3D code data
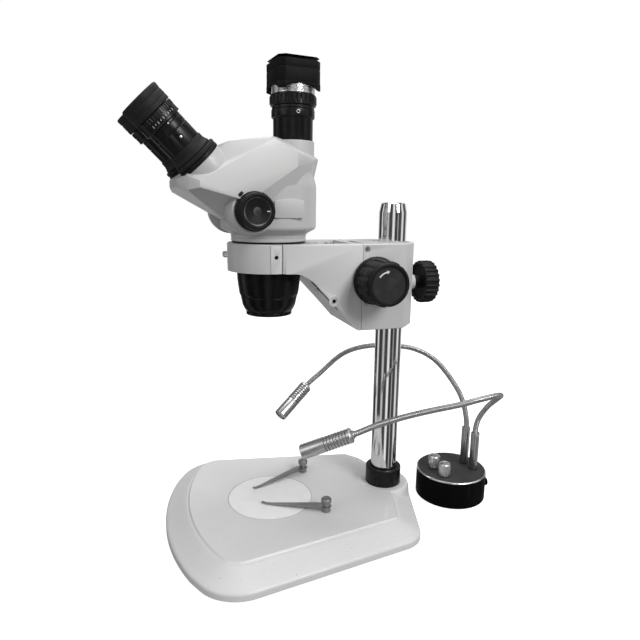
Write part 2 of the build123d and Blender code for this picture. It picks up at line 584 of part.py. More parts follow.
# ---------------------------------------------------------------- lamp base with its two arms
DIMMERS = [(-6.1, -21.8), (17.7, -20.3)]  # from the lamp base's middle
SLEEVES = [(-7.7, 23.8), (11.4, 25.5)]
with BuildPart() as lamp_base:
    add(lathe(LAMP_BASE, (41, 2.2), (44.1, 2.2), (44.1, 36), (43, PUCK_TOP), (0, PUCK_TOP), (0, 33.6), (41, 33.6)))
    with BuildSketch(LAMP_BASE.offset(30)):
        with Locations(*DIMMERS):
            Circle(3 + FIT)
        with Locations(*SLEEVES):
            Circle(4)
    extrude(amount=10, mode=Mode.SUBTRACT)
    with BuildSketch(Plane(origin=(PUCK[0] + 14, COLUMN_Y + PUCK[1], 18), x_dir=(1, 0, 0), z_dir=(0, 1, 0))):
        Circle(4)
    extrude(amount=50, mode=Mode.SUBTRACT)
save(lamp_base, "lamp_base")

with BuildPart() as lamp_base_bottom:
    add(lathe(LAMP_BASE, (0, 2), (41, 2), (41, 4.5), (0, 4.5)))
    with BuildSketch(LAMP_BASE):
        with PolarLocations(33, 3, start_angle=90):
            Circle(5)
    extrude(amount=2)
    with BuildSketch(LAMP_BASE.offset(4.5)):
        with GridLocations(40, 24, 2, 2):
            Circle(2.5)
    extrude(amount=7.5)
save(lamp_base_bottom, "lamp_base_bottom")

with BuildPart() as lamp_board:
    add(slab(LAMP_BASE.offset(12), 1.6, (-24, -16), (24, -16), (24, 16), (19, 30), (9, 30), (4, 16), (-24, 16)))
    add(slab(LAMP_BASE.offset(13.6), 8, (10, 26), (18, 26), (18, 35), (10, 35)))
    add(slab(LAMP_BASE.offset(13.6), 8, (9, -9), (19, -9), (19, 5), (9, 5)))
save(lamp_board, "lamp_board")

for (x, y), word in zip(DIMMERS, ("left", "right")):
    with BuildPart() as dimmer_knob:
        add(lathe(Plane(origin=LAMP_BASE.origin + Vector(x, y, 0)), (0, 30), (3, 30), (3, 37.9), (7.5, 37.9),
                  (7.5, 52.8), (6.7, 54), (0, 54)))
    save(dimmer_knob, f"dimmer_knob_{word}")

with BuildPart() as arm_sleeves:
    for x, y in SLEEVES:
        add(lathe(Plane(origin=LAMP_BASE.origin + Vector(x, y, 0)), (2, 33.6), (4, 33.6), (4, PUCK_TOP),
                  (5.3, PUCK_TOP), (5.3, 86.7), (4.6, 87.5), (NECK + FIT, 87.5), (NECK + FIT, 62), (2, 62)))
save(arm_sleeves, "arm_sleeves")

# each arm as points from the column's axis; it is divided at its bend
LEFT_LOWER = [(5.3, 114.8, 62.4), (5.3, 114.8, 94), (2, 108.8, 123), (-6, 101, 142.4), (-25, 80.4, 172.6),
              (-42, 59.3, 184.5), (-53, 35, 188)]
LEFT_UPPER = [(-61, 8.5, 188.4), (-67, -18.4, 183.6), (-72, -36, 174.4), (-78, -62, 150)]
RIGHT_LOWER = [(24.4, 116.5, 62.4), (24.4, 116.5, 94), (26, 119, 107), (33, 125, 124), (46, 127.6, 138),
               (62, 122, 149.5), (87, 76.2, 157.5)]
RIGHT_UPPER = [(91.5, 51.3, 156.2), (92.5, 6.7, 152.4), (92, -25, 148), (91, -52, 142.3)]
LAMP_LEFT = ((-80, -80, 133.7), (-57, -121.7, 104.3))
LAMP_RIGHT = ((90, -77.8, 134.6), (66, -126.4, 110.4))


def shifted(point):
    return Vector(point[0], point[1] + COLUMN_Y, point[2])


def bent_rod(points, radius=9):
    """A round rod through the points, straight runs joined by tangent arcs."""
    spots = [shifted(p) for p in points]
    with BuildPart() as rod:
        with BuildLine() as path:
            FilletPolyline(*spots, radius=radius)
        with BuildSketch(Plane(origin=spots[0], z_dir=spots[1] - spots[0])):
            Circle(NECK)
        sweep()
    return rod.part


def along_lamp(lamp, distance):
    """A point on a lamp's axis, measured forward from its rear."""
    rear, tip = Vector(*lamp[0]), Vector(*lamp[1])
    spot = rear + (tip - rear).normalized() * distance
    return (spot.X, spot.Y, spot.Z)


for lower, upper, lamp, word in ((LEFT_LOWER, LEFT_UPPER, LAMP_LEFT, "left"),
                                 (RIGHT_LOWER, RIGHT_UPPER, LAMP_RIGHT, "right")):
    bend = Vector(*lower[-1])
    start = bend + (Vector(*upper[0]) - bend).normalized() * (NECK + 0.4)
    with BuildPart() as arm_lower:
        add(bent_rod(lower))
        with Locations(shifted(lower[-1])):
            Sphere(NECK)
    save(arm_lower, f"lamp_arm_{word}_lower")
    with BuildPart() as arm_upper:
        add(bent_rod([(start.X, start.Y, start.Z)] + upper + [along_lamp(lamp, -4), along_lamp(lamp, 9)], radius=6))
    save(arm_upper, f"lamp_arm_{word}_upper")
    rear, tip = shifted(lamp[0]), shifted(lamp[1])
    long = (tip - rear).length
    nose = Plane(origin=rear, z_dir=tip - rear)
    with BuildPart() as lamp_head:
        add(lathe(nose, (NECK, 0.5), (6.2, 0.5), (LAMP_R, 3), (LAMP_R, long - 1), (LAMP_R - 0.8, long), (7.2, long),
                  (7.2, long - 5), (0, long - 5), (0, 9), (NECK, 9)))
    save(lamp_head, f"lamp_head_{word}")
    with BuildPart() as lamp_lens:
        add(lathe(nose, (0, long - 5), (7.2, long - 5), (7.2, long - 2.6), (3.6, long - 1.5), (0, long - 1.1)))
    save(lamp_lens, f"lamp_lens_{word}")
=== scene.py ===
"""A stereo microscope on a pillar stand, with a small lamp base and two bendable lamps."""

import math

import bmesh
import bpy
from mathutils import Matrix, Vector


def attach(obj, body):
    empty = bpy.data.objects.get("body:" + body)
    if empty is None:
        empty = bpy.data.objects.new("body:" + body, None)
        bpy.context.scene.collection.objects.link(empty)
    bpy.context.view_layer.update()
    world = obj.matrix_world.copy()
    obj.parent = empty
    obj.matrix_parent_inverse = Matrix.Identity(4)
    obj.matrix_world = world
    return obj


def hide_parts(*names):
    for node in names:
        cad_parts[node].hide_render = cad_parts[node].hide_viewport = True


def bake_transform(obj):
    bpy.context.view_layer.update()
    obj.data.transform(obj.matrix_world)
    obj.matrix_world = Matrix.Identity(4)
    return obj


bl_info = {
    "name": "Stereo microscope",
    "version": (1, 0, 0),
    "blender": (4, 5, 0),
    "location": "3D View > Sidebar > Microscope",
    "description": "Builds a stereo microscope on a pillar stand round its packed frame",
    "category": "Object",
}

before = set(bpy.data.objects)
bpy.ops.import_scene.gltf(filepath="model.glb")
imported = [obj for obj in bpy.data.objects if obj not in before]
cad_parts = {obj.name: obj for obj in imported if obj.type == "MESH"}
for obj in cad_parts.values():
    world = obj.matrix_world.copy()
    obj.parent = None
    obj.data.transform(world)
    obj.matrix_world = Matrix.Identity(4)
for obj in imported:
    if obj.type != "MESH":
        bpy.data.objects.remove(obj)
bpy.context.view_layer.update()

# ---------------------------------------------------------------- places and directions, in millimetres
COLUMN_Y, OPTIC_Y, TURN, PORT_Y = 80.8, -66.6, math.radians(7), 28.3
KNOB_Y, KNOB_Z = -38.5, 290.5  # focus shaft, from the column's axis
ZOOM_Y, ZOOM_Z = -32.5, 363.6  # zoom shaft, from the optical axis
EYE_X, EYE_SWING = 26.8, 4.5  # half the space between the eyepieces; out to a tube's swing axis
BASE_TOP = 26.0
NECK_R, NECK_ROOT = 3.4, 2.95  # a bendable arm's ridges and grooves
HALVES = ((1, "right"), (-1, "left"))
X, Y, Z = Vector((1, 0, 0)), Vector((0, 1, 0)), Vector((0, 0, 1))


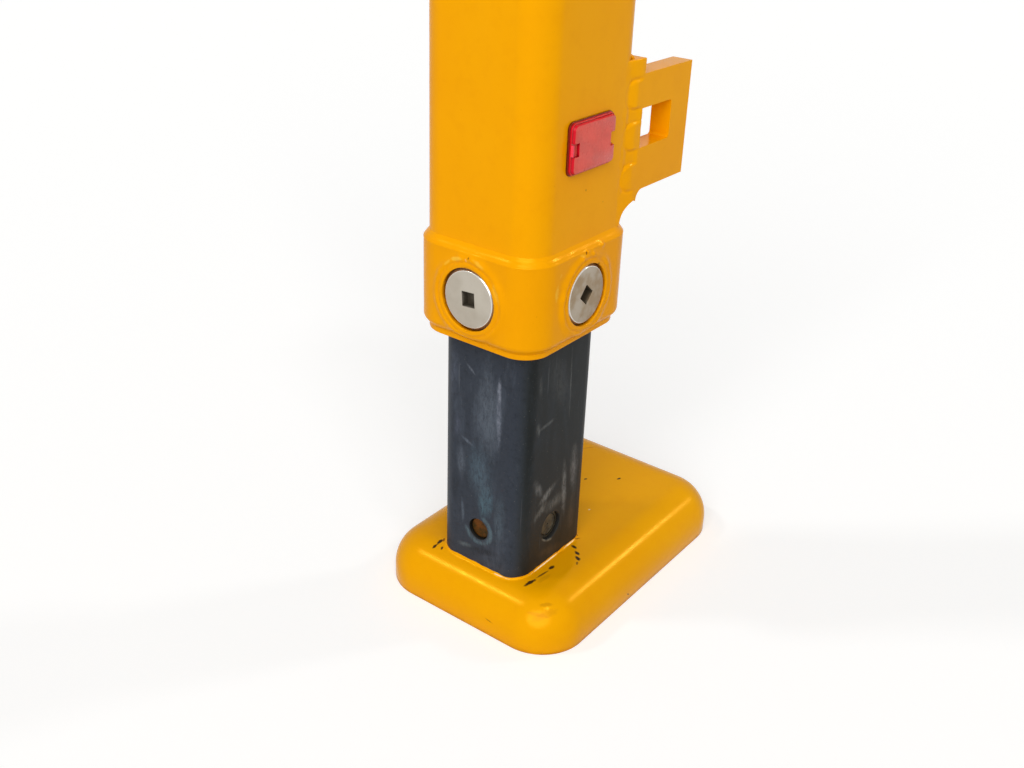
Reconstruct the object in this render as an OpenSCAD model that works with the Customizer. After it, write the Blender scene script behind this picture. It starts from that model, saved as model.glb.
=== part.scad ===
// Vertical stabiliser leg of a sideshift backhoe loader, left-hand side.
// +X points inboard to the machine's centre, +Y forward, +Z up. The origin is the centre
// of the lower rail stub's inboard end face, where the leg joins the machine's rear frame.

/* [Outer leg] */
// Wall of the outer leg
outer_wall = 8; // [7:0.5:9]
// Outer radius of the outer leg's corners
outer_corner_r = 33; // [26:1:36]
// Length of the outer leg
outer_len = 1015; // [990:5:1060]
// Distance from the frame joint's face to the leg's axis
leg_reach = 190; // [175:1:230]
// Distance from the frame joint's centre down to the outer leg's lower end
casing_drop = 214; // [205:1:260]

/* [Inner leg] */
// Width of the inner leg, outboard to inboard
inner_w = 140; // [130:1:150]
// Depth of the inner leg, rear to forward
inner_d = 124; // [118:1:132]
// Wall of the inner leg
inner_wall = 10; // [8:0.5:12]
// Outer radius of the inner leg's corners
inner_corner_r = 23.5; // [18:0.5:26]
// Length of the inner leg above the foot
inner_len = 941; // [900:1:950]
// Length of inner leg that shows between outer leg and foot, as it stands
showing = 304; // [300:1:330]
// Radius of the round access hole in the outboard face
access_r = 14; // [8:0.5:16]
// Gap to the outer leg on the outboard and inboard faces
gap_w = 11; // [9:0.5:14]
// Gap to the outer leg on the rear and forward faces
gap_d = 9; // [7:0.5:12]

/* [Collar] */
// Height of the collar band
collar_h = 95; // [86:1:110]
// Thickness of the collar band
collar_t = 6.5; // [5:0.5:9]
// Distance from the outer leg's lower end up to the collar band
collar_up = 12; // [8:1:20]
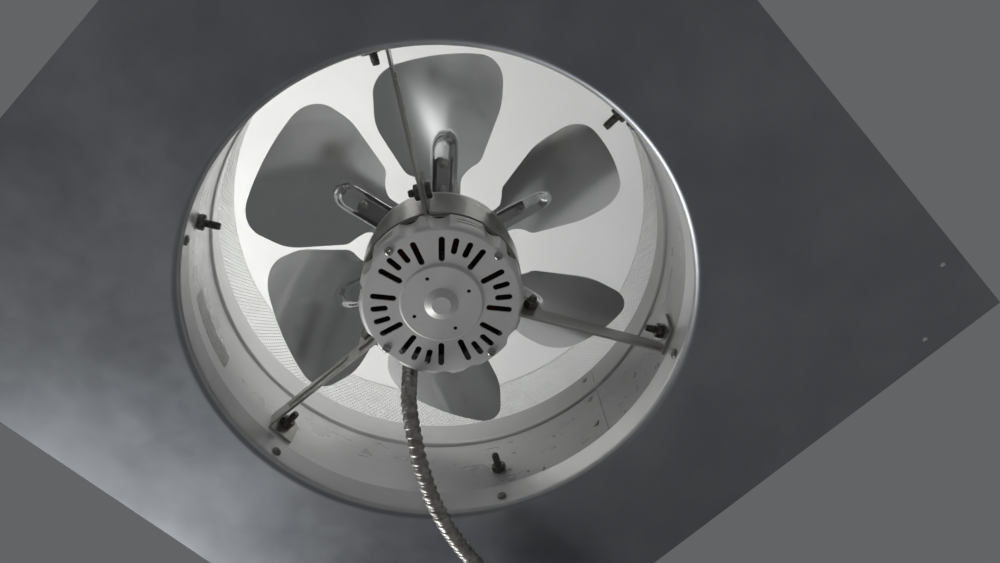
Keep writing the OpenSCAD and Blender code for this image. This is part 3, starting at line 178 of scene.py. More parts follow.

▸ **Given exercise**
Take exactly the lines from the one containing "rear, tip = shifted(lamp[0]), shifted(lamp[1])" through the one containing "obj.parent = None" in the data above, and output them with nothing added.

▸ **Result**
    rear, tip = shifted(lamp[0]), shifted(lamp[1])
    long = (tip - rear).length
    nose = Plane(origin=rear, z_dir=tip - rear)
    with BuildPart() as lamp_head:
        add(lathe(nose, (NECK, 0.5), (6.2, 0.5), (LAMP_R, 3), (LAMP_R, long - 1), (LAMP_R - 0.8, long), (7.2, long),
                  (7.2, long - 5), (0, long - 5), (0, 9), (NECK, 9)))
    save(lamp_head, f"lamp_head_{word}")
    with BuildPart() as lamp_lens:
        add(lathe(nose, (0, long - 5), (7.2, long - 5), (7.2, long - 2.6), (3.6, long - 1.5), (0, long - 1.1)))
    save(lamp_lens, f"lamp_lens_{word}")
=== scene.py ===
"""A stereo microscope on a pillar stand, with a small lamp base and two bendable lamps."""

import math

import bmesh
import bpy
from mathutils import Matrix, Vector


def attach(obj, body):
    empty = bpy.data.objects.get("body:" + body)
    if empty is None:
        empty = bpy.data.objects.new("body:" + body, None)
        bpy.context.scene.collection.objects.link(empty)
    bpy.context.view_layer.update()
    world = obj.matrix_world.copy()
    obj.parent = empty
    obj.matrix_parent_inverse = Matrix.Identity(4)
    obj.matrix_world = world
    return obj


def hide_parts(*names):
    for node in names:
        cad_parts[node].hide_render = cad_parts[node].hide_viewport = True


def bake_transform(obj):
    bpy.context.view_layer.update()
    obj.data.transform(obj.matrix_world)
    obj.matrix_world = Matrix.Identity(4)
    return obj


bl_info = {
    "name": "Stereo microscope",
    "version": (1, 0, 0),
    "blender": (4, 5, 0),
    "location": "3D View > Sidebar > Microscope",
    "description": "Builds a stereo microscope on a pillar stand round its packed frame",
    "category": "Object",
}

before = set(bpy.data.objects)
bpy.ops.import_scene.gltf(filepath="model.glb")
imported = [obj for obj in bpy.data.objects if obj not in before]
cad_parts = {obj.name: obj for obj in imported if obj.type == "MESH"}
for obj in cad_parts.values():
    world = obj.matrix_world.copy()
    obj.parent = None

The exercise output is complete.